Our unit had been refurbished. We liked the new colours. We did not like the new Dining Room Table and Chairs. They were very uncomfortable to use. We ran in to Jim Pappas. He and his wife were also having problems, especially his wife. It turns out the new Tables are taller than the old Tables; and, the new Chairs are shorter than the old Chairs. The difference is 3 inches. Patti and our guests had to use the throw pillows from the Living Room or pillows from the Bedroom to eat comfortably. Someone at Wyndham really messed up.

So if you are shorter than 70 inches be prepared to have an awkward time using the new Dining Room Sets. I wonder if they are ordering the same tables and chairs for all the Worldmark Resorts.


----------



## DaveNV (Nov 8, 2019)

geist1223 said:


> So if you are shorter than 70 inches be prepared to have an awkward time using the new Dining Room Sets. I wonder if they are ordering the same tables and chairs for all the Worldmark Resorts.

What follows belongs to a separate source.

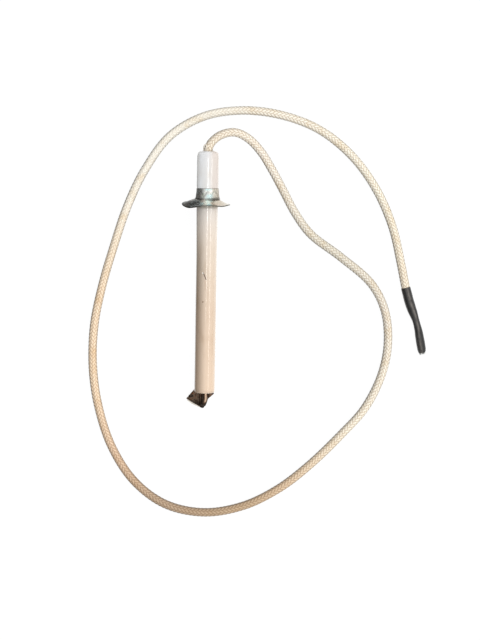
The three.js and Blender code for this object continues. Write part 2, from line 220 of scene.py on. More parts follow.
class Line:
    """A smooth line with its arc length and a frame beside it that doesn't twist."""

    def __init__(self, points):
        self.points = catmull_rom(points)
        steps = np.linalg.norm(np.diff(self.points, axis=0), axis=1)
        self.distance = np.concatenate([[0], np.cumsum(steps)])
        self.length = self.distance[-1]
        self.tangent = np.gradient(self.points, self.distance, axis=0)
        self.tangent /= np.linalg.norm(self.tangent, axis=1)[:, None]
        across = Vector(self.tangent[0]).orthogonal().normalized()
        sides = []
        for tangent in self.tangent:
            tangent = Vector(tangent)
            across = (across - across.dot(tangent) * tangent).normalized()
            sides.append(across.copy())
        self.side = np.array(sides)

    def at(self, distance):
        """Points and two sideways directions at these distances along the line."""
        point, tangent, side = (
            np.stack([np.interp(distance, self.distance, c[:, k]) for k in range(3)], -1)
            for c in (self.points, self.tangent, self.side)
        )
        tangent /= np.linalg.norm(tangent, axis=-1, keepdims=True)
        side -= (side * tangent).sum(-1, keepdims=True) * tangent
        side /= np.linalg.norm(side, axis=-1, keepdims=True)
        return point, side, np.cross(tangent, side)

    def around(self, distance, radius, angle):
        """Points this far from the line at these distances and angles, and the directions they lie in."""
        point, side, up = self.at(distance)
        cosine, sine = np.cos(angle)[..., None], np.sin(angle)[..., None]
        outward = side[:, None] * cosine + up[:, None] * sine
        return point[:, None] + outward * radius, outward

    def nearest(self, point):
        """The distance along the line of its closest point to this one."""
        gap = np.linalg.norm(self.points - np.array(point), axis=1)
        return float(self.distance[gap.argmin()])


# ---------------------------------------------------------------- meshes


def add_object(name, data):
    made = bpy.data.objects.new(name, data)
    bpy.context.scene.collection.objects.link(made)
    return made


def new_mesh(name, points, faces):
    mesh = bpy.data.meshes.new(name)
    mesh.from_pydata(np.asarray(points).tolist(), [], [list(map(int, f)) for f in faces])
    return mesh


def store(mesh, place, values):
    """Keeps on each point its place in the piece's own frame and named values, for the material."""
    if place is not None:
        layer = mesh.attributes.new("place", "FLOAT_VECTOR", "POINT")
        layer.data.foreach_set("vector", np.asarray(place, np.float32).ravel())
    for key, value in values.items():
        layer = mesh.attributes.new(key, "FLOAT", "POINT")
        layer.data.foreach_set("value", np.asarray(value, np.float32).ravel())


def dressed(piece, finish):
    """The piece with smooth shading and its material, riding on the body."""
    piece.data.shade_smooth()
    piece.data.materials.append(finish)
    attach(piece, "root")
    return piece


def make_piece(name, points, faces, finish, slot, place=None, **values):
    """A closed mesh in the row frame, with its normals outward."""
    mesh = new_mesh(name, points, faces)
    body = bmesh.new()
    body.from_mesh(mesh)
    if body.calc_volume(signed=True) < 0:
        bmesh.ops.reverse_faces(body, faces=body.faces)
    body.to_mesh(mesh)
    body.free()
    store(mesh, place, values)
    return dressed(add_object(name, mesh), finish)


def make_sheet(name, points, faces, thickness, finish, slot, place, **values):
    """A piece of sheet metal: the surface given thickness, with its unused points removed."""
    mesh = new_mesh(name, points, faces)
    store(mesh, place, values)
    body = bmesh.new()
    body.from_mesh(mesh)
    loose = [v for v in body.verts if not v.link_faces]
    bmesh.ops.delete(body, geom=loose, context="VERTS")
    bmesh.ops.recalc_face_normals(body, faces=body.faces)
    body.to_mesh(mesh)
    body.free()
    piece = add_object(name, mesh)
    solid = piece.modifiers.new("thickness", "SOLIDIFY")
    solid.thickness = thickness
    solid.offset = 0
    graph = bpy.context.evaluated_depsgraph_get()
    piece.data = bpy.data.meshes.new_from_object(
        piece.evaluated_get(graph), preserve_all_data_layers=True, depsgraph=graph
    )
    piece.modifiers.clear()
    return dressed(piece, finish)


def skin(rings, sides, loop=False):
    """Faces over rings of equally many points. The ends are capped, unless the rings form a loop."""
    grid = np.arange(rings * sides).reshape(rings, sides)
    turned = np.roll(grid, -1, axis=1)
    last = rings if loop else rings - 1
    ahead, ahead_turned = np.roll(grid, -1, axis=0), np.roll(turned, -1, axis=0)
    quads = np.stack([grid, turned, ahead_turned, ahead], -1)[:last].reshape(-1, 4).tolist()
    return quads if loop else [*quads, grid[0][::-1].tolist(), grid[-1].tolist()]


def moved(points, matrix):
    """Points of a local frame, in the row frame."""
    m = np.array(matrix)
    return np.asarray(points) @ m[:3, :3].T + m[:3, 3]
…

Not sure if they're the same, but we found the chairs at the dining table rather low, too, at WorldMark West Yellowstone in September.  Not sure if our unit had been refurbished - it looked pretty nice.

Dave


----------



## samara64 (Nov 12, 2019)

Just back from Seaside where we had great weather.

No issues with dining tables or chairs. We stayed in a unit that has not been renovated yet.


----------



## clifffaith (Nov 12, 2019)

I actually posted a picture of the the dining room chairs at Worldmark Park City on Facebook last year. Spindle back, but the spindles curved around to the sides of the chair. If your ass was wider than the distance between the first two spindles, you had to perch forward on the chairs and couldn't lean back. I am a larger lady, but not quite plus size. I could not sit on those chairs.


----------